En outre, l’argument de la crédibilité ne vaut que si l’édition traditionnelle était parfaite, ce qui n’est pas le cas. Même avec le long processus d’examen par les pairs, des erreurs sont toujours publiées. Prenons par exemple le récent article de PLOS ONE qui a dû se rétracter parce qu’ il attribuait la conception de l’être humain au “Créateur”.
La légitimité du processus d’examen est également sujette à controverse, de même que les murs payants exorbitants derrière lesquels la plupart des revues conservent leurs informations.
Une neuroscientifique est tellement frustrée par le système qu’elle a téléchargé gratuitement des millions d’articles scientifiques – presque tous les articles jamais publiés – afin de diffuser le savoir, un peu comme un Robin des Bois du monde scientifique.
C’est un objectif noble, mais le résultat de la réunion d’ASAPbio a été que les chercheurs ne veulent pas se débarrasser complètement des revues – ils en ont encore besoin pour maintenir la qualité et aider à déterminer l’importance de la recherche. Ils veulent simplement trouver un moyen de permettre aux scientifiques de diffuser immédiatement leurs travaux auprès du public.
“L’objectif est d’améliorer le choix de la communication, et non de supprimer les choix”, écrit le comité ASAPbio sur le site.
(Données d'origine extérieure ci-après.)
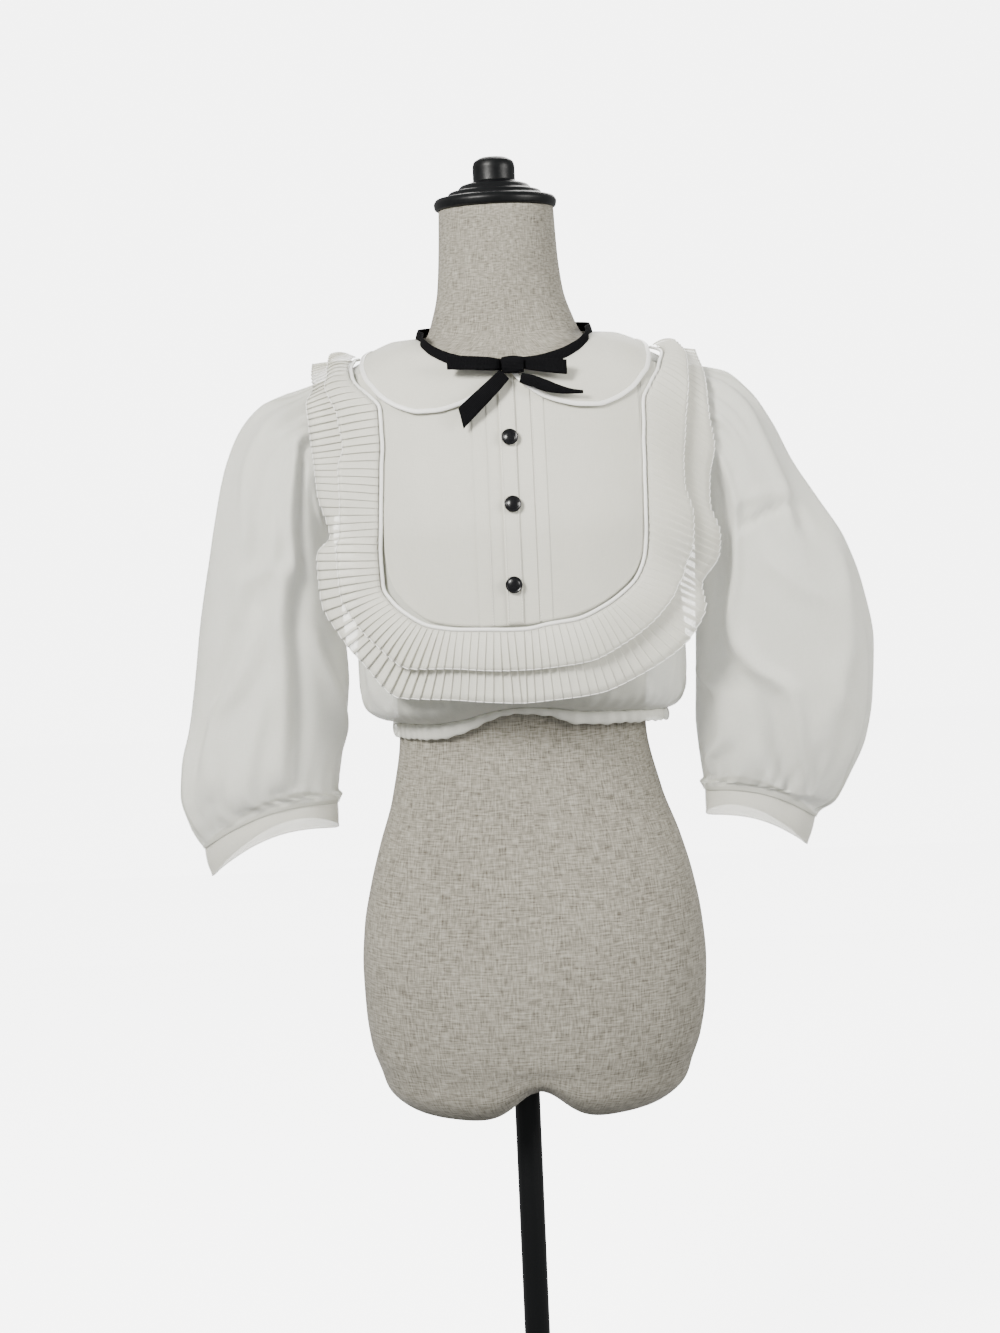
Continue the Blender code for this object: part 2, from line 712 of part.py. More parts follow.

Le comité travaille actuellement avec les éditeurs et les rédacteurs en chef des revues, ainsi qu’avec les organismes de financement, afin de convenir des meilleures pratiques pour l’avenir. Et il y a encore des défis à relever. Alors que de nombreux grands journaux acceptent les manuscrits précédemment publiés en ligne, le groupe d’édition Cell ne le fait pas. Et les articles préimprimés ne sont pas pris en compte par les comités de financement et d’embauche, ce qui signifie qu’il sera plus difficile pour un jeune scientifique de trouver du travail grâce à un article à succès publié sur bioRxiv.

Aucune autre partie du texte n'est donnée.